**Supplied records**
______________________________
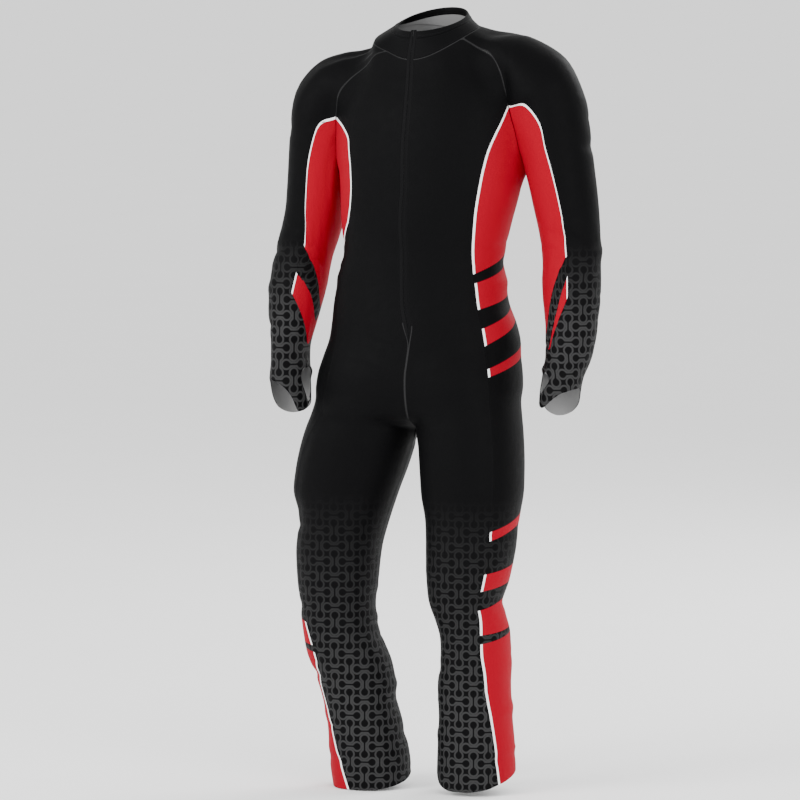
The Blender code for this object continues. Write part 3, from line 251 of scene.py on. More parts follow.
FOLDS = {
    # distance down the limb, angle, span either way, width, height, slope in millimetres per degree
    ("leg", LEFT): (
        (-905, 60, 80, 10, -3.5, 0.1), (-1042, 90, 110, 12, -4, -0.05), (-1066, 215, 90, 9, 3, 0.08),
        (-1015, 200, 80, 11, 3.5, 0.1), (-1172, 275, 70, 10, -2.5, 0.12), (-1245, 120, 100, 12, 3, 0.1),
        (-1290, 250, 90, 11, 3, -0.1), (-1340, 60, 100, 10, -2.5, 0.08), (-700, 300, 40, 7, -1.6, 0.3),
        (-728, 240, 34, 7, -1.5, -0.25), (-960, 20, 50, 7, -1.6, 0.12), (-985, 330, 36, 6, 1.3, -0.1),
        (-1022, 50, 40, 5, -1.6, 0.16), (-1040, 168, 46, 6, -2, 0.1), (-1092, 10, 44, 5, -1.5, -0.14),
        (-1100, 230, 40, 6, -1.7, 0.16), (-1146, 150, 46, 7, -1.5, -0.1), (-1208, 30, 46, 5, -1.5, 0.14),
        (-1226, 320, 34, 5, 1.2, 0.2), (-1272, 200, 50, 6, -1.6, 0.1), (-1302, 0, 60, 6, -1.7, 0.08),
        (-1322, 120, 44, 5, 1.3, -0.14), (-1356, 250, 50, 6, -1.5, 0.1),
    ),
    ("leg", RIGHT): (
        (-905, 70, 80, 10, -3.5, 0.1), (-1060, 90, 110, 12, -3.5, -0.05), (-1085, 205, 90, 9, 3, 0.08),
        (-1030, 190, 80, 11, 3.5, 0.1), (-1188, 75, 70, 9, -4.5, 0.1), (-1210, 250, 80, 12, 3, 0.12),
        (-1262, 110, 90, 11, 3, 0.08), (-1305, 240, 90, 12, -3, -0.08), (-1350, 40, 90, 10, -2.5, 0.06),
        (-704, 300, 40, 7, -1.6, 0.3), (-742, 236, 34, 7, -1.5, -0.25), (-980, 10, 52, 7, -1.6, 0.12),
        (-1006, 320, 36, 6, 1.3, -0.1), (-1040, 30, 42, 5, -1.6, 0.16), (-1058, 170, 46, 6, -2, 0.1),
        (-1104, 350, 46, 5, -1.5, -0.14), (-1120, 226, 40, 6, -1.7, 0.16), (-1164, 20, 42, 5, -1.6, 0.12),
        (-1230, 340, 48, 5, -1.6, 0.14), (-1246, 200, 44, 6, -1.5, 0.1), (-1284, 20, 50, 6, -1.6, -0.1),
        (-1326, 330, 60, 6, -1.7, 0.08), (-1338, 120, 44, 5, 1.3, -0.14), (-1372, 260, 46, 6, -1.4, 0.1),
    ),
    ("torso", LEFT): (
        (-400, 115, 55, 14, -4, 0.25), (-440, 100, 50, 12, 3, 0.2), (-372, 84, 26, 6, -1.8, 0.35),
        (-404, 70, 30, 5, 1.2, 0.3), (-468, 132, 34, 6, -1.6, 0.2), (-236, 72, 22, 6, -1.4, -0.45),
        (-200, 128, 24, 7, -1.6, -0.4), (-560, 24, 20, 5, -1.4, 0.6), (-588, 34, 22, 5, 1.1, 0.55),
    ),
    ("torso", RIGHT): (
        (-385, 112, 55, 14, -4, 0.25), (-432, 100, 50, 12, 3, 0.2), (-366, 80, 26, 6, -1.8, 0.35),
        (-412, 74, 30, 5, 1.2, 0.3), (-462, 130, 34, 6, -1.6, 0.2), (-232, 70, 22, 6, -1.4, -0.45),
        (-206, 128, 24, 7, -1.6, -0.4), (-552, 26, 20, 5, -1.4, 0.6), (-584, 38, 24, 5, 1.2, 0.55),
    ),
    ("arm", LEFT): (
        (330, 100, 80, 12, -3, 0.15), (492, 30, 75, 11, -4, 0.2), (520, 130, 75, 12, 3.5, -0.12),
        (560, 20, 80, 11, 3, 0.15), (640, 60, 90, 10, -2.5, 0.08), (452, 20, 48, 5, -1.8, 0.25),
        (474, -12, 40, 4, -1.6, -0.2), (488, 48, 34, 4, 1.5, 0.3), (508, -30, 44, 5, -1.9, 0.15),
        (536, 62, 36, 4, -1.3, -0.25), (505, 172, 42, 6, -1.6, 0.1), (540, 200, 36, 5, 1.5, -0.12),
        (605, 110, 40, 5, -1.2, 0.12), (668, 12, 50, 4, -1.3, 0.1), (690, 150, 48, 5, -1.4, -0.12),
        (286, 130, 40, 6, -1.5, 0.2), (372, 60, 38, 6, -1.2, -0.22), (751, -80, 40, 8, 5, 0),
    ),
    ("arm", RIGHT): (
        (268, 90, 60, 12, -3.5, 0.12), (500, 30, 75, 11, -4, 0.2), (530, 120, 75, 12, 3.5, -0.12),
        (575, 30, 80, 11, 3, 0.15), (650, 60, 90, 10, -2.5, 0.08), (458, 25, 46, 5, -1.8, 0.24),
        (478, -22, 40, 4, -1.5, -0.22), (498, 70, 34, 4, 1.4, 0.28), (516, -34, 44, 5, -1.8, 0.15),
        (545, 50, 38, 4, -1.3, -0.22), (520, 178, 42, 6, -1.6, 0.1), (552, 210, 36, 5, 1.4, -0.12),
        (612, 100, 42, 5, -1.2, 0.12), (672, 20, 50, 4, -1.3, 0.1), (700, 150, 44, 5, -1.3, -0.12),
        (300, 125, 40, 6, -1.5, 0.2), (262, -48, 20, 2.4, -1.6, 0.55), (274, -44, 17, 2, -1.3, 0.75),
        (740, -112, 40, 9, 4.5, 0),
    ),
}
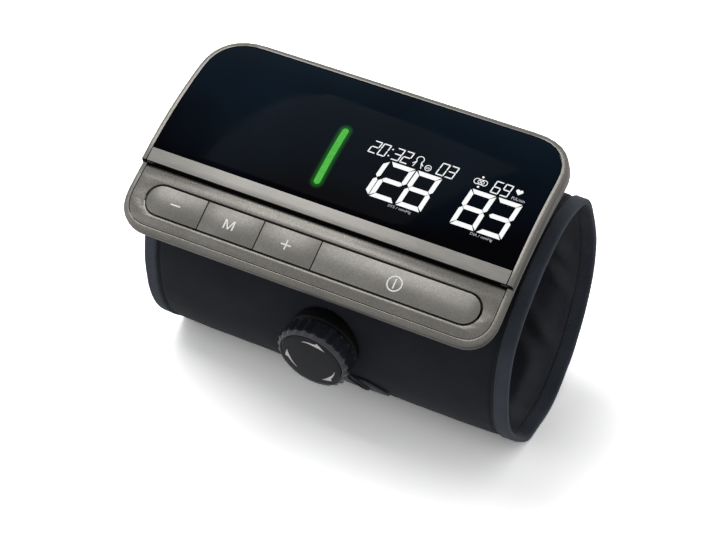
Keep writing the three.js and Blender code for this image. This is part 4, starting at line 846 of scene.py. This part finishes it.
______________________________
**Work instructions**
Reproduce every line of the material above exactly.

**Completed exercise**
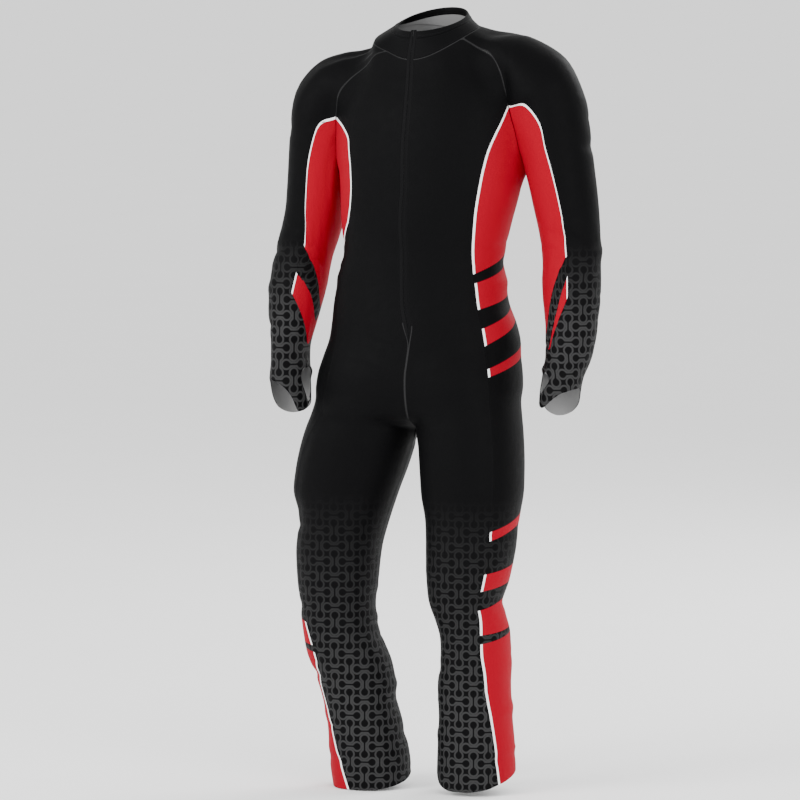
The Blender code for this object continues. Write part 3, from line 251 of scene.py on. More parts follow.
FOLDS = {
    # distance down the limb, angle, span either way, width, height, slope in millimetres per degree
    ("leg", LEFT): (
        (-905, 60, 80, 10, -3.5, 0.1), (-1042, 90, 110, 12, -4, -0.05), (-1066, 215, 90, 9, 3, 0.08),
        (-1015, 200, 80, 11, 3.5, 0.1), (-1172, 275, 70, 10, -2.5, 0.12), (-1245, 120, 100, 12, 3, 0.1),
        (-1290, 250, 90, 11, 3, -0.1), (-1340, 60, 100, 10, -2.5, 0.08), (-700, 300, 40, 7, -1.6, 0.3),
        (-728, 240, 34, 7, -1.5, -0.25), (-960, 20, 50, 7, -1.6, 0.12), (-985, 330, 36, 6, 1.3, -0.1),
        (-1022, 50, 40, 5, -1.6, 0.16), (-1040, 168, 46, 6, -2, 0.1), (-1092, 10, 44, 5, -1.5, -0.14),
        (-1100, 230, 40, 6, -1.7, 0.16), (-1146, 150, 46, 7, -1.5, -0.1), (-1208, 30, 46, 5, -1.5, 0.14),
        (-1226, 320, 34, 5, 1.2, 0.2), (-1272, 200, 50, 6, -1.6, 0.1), (-1302, 0, 60, 6, -1.7, 0.08),
        (-1322, 120, 44, 5, 1.3, -0.14), (-1356, 250, 50, 6, -1.5, 0.1),
    ),
    ("leg", RIGHT): (
        (-905, 70, 80, 10, -3.5, 0.1), (-1060, 90, 110, 12, -3.5, -0.05), (-1085, 205, 90, 9, 3, 0.08),
        (-1030, 190, 80, 11, 3.5, 0.1), (-1188, 75, 70, 9, -4.5, 0.1), (-1210, 250, 80, 12, 3, 0.12),
        (-1262, 110, 90, 11, 3, 0.08), (-1305, 240, 90, 12, -3, -0.08), (-1350, 40, 90, 10, -2.5, 0.06),
        (-704, 300, 40, 7, -1.6, 0.3), (-742, 236, 34, 7, -1.5, -0.25), (-980, 10, 52, 7, -1.6, 0.12),
        (-1006, 320, 36, 6, 1.3, -0.1), (-1040, 30, 42, 5, -1.6, 0.16), (-1058, 170, 46, 6, -2, 0.1),
        (-1104, 350, 46, 5, -1.5, -0.14), (-1120, 226, 40, 6, -1.7, 0.16), (-1164, 20, 42, 5, -1.6, 0.12),
        (-1230, 340, 48, 5, -1.6, 0.14), (-1246, 200, 44, 6, -1.5, 0.1), (-1284, 20, 50, 6, -1.6, -0.1),
        (-1326, 330, 60, 6, -1.7, 0.08), (-1338, 120, 44, 5, 1.3, -0.14), (-1372, 260, 46, 6, -1.4, 0.1),
    ),
    ("torso", LEFT): (
        (-400, 115, 55, 14, -4, 0.25), (-440, 100, 50, 12, 3, 0.2), (-372, 84, 26, 6, -1.8, 0.35),
        (-404, 70, 30, 5, 1.2, 0.3), (-468, 132, 34, 6, -1.6, 0.2), (-236, 72, 22, 6, -1.4, -0.45),
        (-200, 128, 24, 7, -1.6, -0.4), (-560, 24, 20, 5, -1.4, 0.6), (-588, 34, 22, 5, 1.1, 0.55),
    ),
    ("torso", RIGHT): (
        (-385, 112, 55, 14, -4, 0.25), (-432, 100, 50, 12, 3, 0.2), (-366, 80, 26, 6, -1.8, 0.35),
        (-412, 74, 30, 5, 1.2, 0.3), (-462, 130, 34, 6, -1.6, 0.2), (-232, 70, 22, 6, -1.4, -0.45),
        (-206, 128, 24, 7, -1.6, -0.4), (-552, 26, 20, 5, -1.4, 0.6), (-584, 38, 24, 5, 1.2, 0.55),
    ),
    ("arm", LEFT): (
        (330, 100, 80, 12, -3, 0.15), (492, 30, 75, 11, -4, 0.2), (520, 130, 75, 12, 3.5, -0.12),
        (560, 20, 80, 11, 3, 0.15), (640, 60, 90, 10, -2.5, 0.08), (452, 20, 48, 5, -1.8, 0.25),
        (474, -12, 40, 4, -1.6, -0.2), (488, 48, 34, 4, 1.5, 0.3), (508, -30, 44, 5, -1.9, 0.15),
        (536, 62, 36, 4, -1.3, -0.25), (505, 172, 42, 6, -1.6, 0.1), (540, 200, 36, 5, 1.5, -0.12),
        (605, 110, 40, 5, -1.2, 0.12), (668, 12, 50, 4, -1.3, 0.1), (690, 150, 48, 5, -1.4, -0.12),
        (286, 130, 40, 6, -1.5, 0.2), (372, 60, 38, 6, -1.2, -0.22), (751, -80, 40, 8, 5, 0),
    ),
    ("arm", RIGHT): (
        (268, 90, 60, 12, -3.5, 0.12), (500, 30, 75, 11, -4, 0.2), (530, 120, 75, 12, 3.5, -0.12),
        (575, 30, 80, 11, 3, 0.15), (650, 60, 90, 10, -2.5, 0.08), (458, 25, 46, 5, -1.8, 0.24),
        (478, -22, 40, 4, -1.5, -0.22), (498, 70, 34, 4, 1.4, 0.28), (516, -34, 44, 5, -1.8, 0.15),
        (545, 50, 38, 4, -1.3, -0.22), (520, 178, 42, 6, -1.6, 0.1), (552, 210, 36, 5, 1.4, -0.12),
        (612, 100, 42, 5, -1.2, 0.12), (672, 20, 50, 4, -1.3, 0.1), (700, 150, 44, 5, -1.3, -0.12),
        (300, 125, 40, 6, -1.5, 0.2), (262, -48, 20, 2.4, -1.6, 0.55), (274, -44, 17, 2, -1.3, 0.75),
        (740, -112, 40, 9, 4.5, 0),
    ),
}
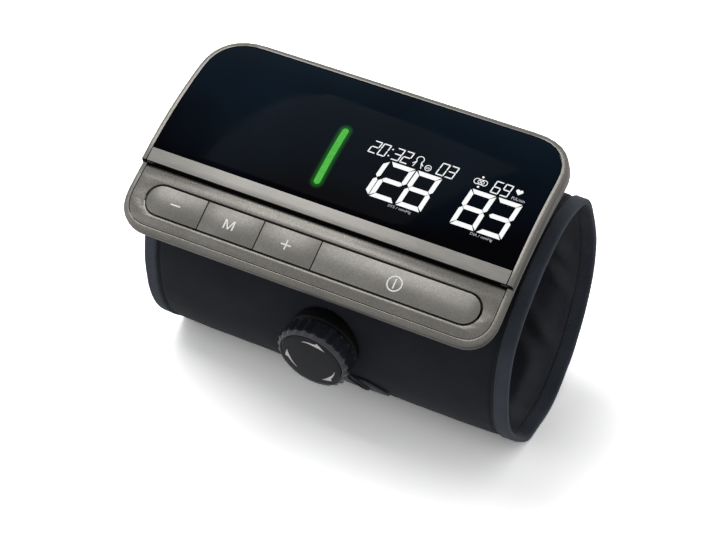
Keep writing the three.js and Blender code for this image. This is part 4, starting at line 846 of scene.py. This part finishes it.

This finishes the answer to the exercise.